GIVEN RECORDS:
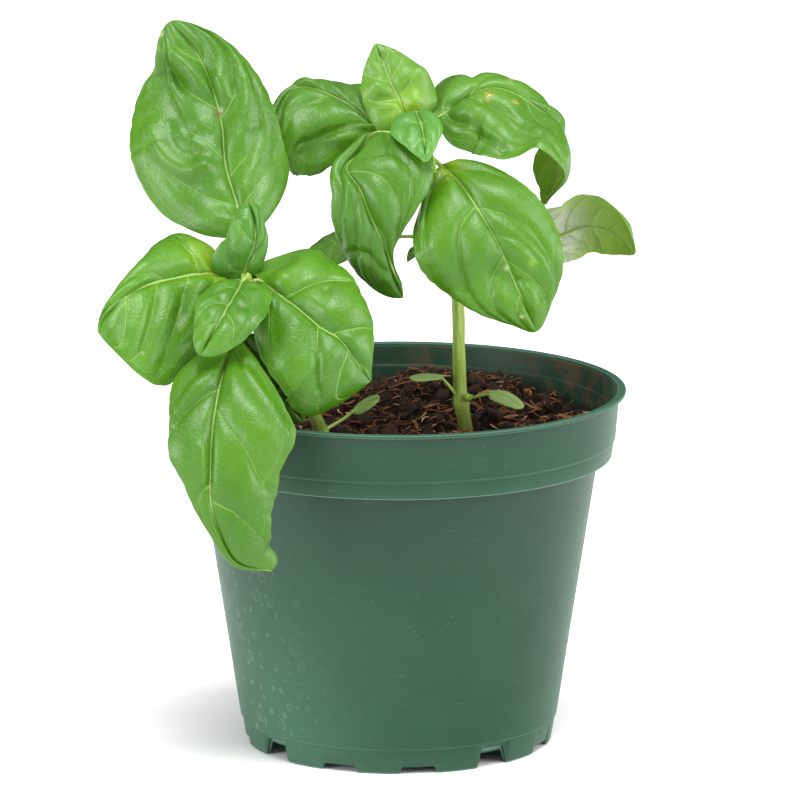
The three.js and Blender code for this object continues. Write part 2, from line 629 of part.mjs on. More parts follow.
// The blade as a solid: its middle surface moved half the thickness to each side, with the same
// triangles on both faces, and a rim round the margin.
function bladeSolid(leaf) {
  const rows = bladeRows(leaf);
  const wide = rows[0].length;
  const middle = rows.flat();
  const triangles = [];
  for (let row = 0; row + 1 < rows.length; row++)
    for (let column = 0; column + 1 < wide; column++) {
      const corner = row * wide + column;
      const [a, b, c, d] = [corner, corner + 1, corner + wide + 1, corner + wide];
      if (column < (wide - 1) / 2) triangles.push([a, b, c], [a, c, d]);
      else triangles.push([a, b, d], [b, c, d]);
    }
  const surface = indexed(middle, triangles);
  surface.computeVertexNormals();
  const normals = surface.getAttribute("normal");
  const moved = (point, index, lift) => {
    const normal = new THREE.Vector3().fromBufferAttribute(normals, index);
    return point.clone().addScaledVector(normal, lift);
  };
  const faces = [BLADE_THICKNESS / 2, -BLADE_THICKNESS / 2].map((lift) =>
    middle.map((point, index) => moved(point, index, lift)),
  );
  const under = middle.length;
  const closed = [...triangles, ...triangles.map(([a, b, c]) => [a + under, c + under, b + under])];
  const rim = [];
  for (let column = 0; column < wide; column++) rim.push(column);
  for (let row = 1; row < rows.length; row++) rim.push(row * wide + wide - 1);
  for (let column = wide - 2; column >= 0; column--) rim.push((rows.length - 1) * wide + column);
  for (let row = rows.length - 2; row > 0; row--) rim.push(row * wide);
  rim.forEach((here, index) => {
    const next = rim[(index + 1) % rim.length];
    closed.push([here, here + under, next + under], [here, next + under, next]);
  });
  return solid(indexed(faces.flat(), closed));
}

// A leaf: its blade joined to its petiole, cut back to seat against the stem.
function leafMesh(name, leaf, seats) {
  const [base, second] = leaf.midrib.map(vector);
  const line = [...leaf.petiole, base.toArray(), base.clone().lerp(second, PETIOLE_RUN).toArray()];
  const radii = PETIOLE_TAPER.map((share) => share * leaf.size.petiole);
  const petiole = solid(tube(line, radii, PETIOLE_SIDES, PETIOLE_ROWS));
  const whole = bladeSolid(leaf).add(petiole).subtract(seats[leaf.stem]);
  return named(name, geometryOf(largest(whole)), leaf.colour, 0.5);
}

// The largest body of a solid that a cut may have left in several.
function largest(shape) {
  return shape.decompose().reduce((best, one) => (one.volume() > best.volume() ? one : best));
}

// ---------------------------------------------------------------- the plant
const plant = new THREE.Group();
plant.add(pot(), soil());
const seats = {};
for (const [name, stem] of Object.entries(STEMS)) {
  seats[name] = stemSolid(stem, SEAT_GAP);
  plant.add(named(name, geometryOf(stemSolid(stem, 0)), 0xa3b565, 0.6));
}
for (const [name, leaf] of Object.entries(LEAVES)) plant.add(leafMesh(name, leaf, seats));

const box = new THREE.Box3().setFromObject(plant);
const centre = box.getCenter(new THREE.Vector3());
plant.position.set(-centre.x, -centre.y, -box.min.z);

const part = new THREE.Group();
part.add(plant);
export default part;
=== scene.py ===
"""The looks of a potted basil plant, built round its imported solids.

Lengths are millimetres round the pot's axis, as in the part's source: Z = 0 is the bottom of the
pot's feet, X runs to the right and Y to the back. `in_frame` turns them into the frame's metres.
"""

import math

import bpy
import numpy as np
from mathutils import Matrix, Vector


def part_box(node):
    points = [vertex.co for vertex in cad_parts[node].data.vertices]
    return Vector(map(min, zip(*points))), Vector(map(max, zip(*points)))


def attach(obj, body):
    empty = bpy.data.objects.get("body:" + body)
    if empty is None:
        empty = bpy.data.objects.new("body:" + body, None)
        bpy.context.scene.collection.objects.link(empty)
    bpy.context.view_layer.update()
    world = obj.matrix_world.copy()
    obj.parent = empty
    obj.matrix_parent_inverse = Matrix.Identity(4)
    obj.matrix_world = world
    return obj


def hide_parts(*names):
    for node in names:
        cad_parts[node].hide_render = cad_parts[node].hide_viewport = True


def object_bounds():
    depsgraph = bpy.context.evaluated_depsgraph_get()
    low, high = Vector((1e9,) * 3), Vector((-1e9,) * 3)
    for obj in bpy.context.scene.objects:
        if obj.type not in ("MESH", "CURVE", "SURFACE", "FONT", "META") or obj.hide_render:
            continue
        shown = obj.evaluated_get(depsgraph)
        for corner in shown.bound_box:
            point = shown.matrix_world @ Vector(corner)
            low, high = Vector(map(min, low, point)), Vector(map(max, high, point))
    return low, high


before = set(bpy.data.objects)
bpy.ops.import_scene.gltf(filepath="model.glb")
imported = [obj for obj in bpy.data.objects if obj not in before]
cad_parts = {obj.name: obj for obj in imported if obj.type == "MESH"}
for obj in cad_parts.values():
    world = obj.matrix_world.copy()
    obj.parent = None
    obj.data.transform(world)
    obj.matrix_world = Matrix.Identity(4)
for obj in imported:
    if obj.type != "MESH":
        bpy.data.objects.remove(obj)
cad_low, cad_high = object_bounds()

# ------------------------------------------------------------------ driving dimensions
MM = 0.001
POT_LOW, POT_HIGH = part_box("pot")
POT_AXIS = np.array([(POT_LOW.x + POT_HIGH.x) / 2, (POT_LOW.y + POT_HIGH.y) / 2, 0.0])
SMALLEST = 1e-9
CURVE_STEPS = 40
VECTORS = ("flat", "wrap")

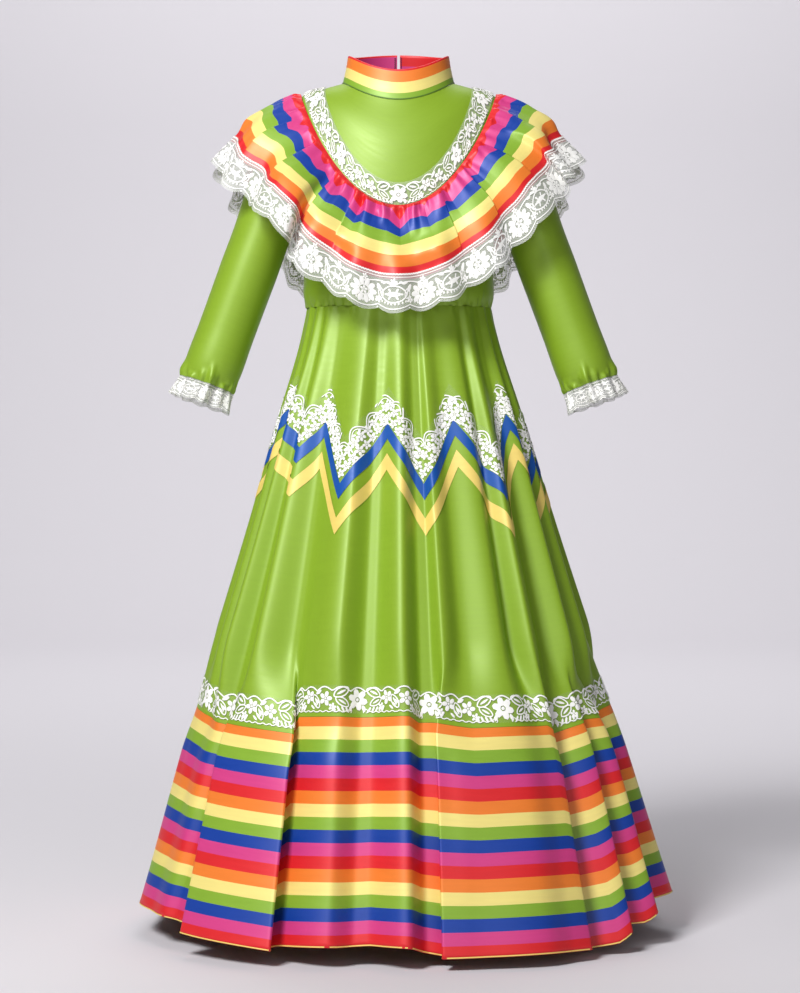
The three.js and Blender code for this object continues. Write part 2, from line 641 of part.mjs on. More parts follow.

TASK BRIEF:
Extract the span of lines that starts with the line containing "const box = new" and ends with the line containing "low, high = Vector((1e9,)". Keep it exact and add nothing.

RESULT:
const box = new THREE.Box3().setFromObject(plant);
const centre = box.getCenter(new THREE.Vector3());
plant.position.set(-centre.x, -centre.y, -box.min.z);

const part = new THREE.Group();
part.add(plant);
export default part;
=== scene.py ===
"""The looks of a potted basil plant, built round its imported solids.

Lengths are millimetres round the pot's axis, as in the part's source: Z = 0 is the bottom of the
pot's feet, X runs to the right and Y to the back. `in_frame` turns them into the frame's metres.
"""

import math

import bpy
import numpy as np
from mathutils import Matrix, Vector


def part_box(node):
    points = [vertex.co for vertex in cad_parts[node].data.vertices]
    return Vector(map(min, zip(*points))), Vector(map(max, zip(*points)))


def attach(obj, body):
    empty = bpy.data.objects.get("body:" + body)
    if empty is None:
        empty = bpy.data.objects.new("body:" + body, None)
        bpy.context.scene.collection.objects.link(empty)
    bpy.context.view_layer.update()
    world = obj.matrix_world.copy()
    obj.parent = empty
    obj.matrix_parent_inverse = Matrix.Identity(4)
    obj.matrix_world = world
    return obj


def hide_parts(*names):
    for node in names:
        cad_parts[node].hide_render = cad_parts[node].hide_viewport = True


def object_bounds():
    depsgraph = bpy.context.evaluated_depsgraph_get()
    low, high = Vector((1e9,) * 3), Vector((-1e9,) * 3)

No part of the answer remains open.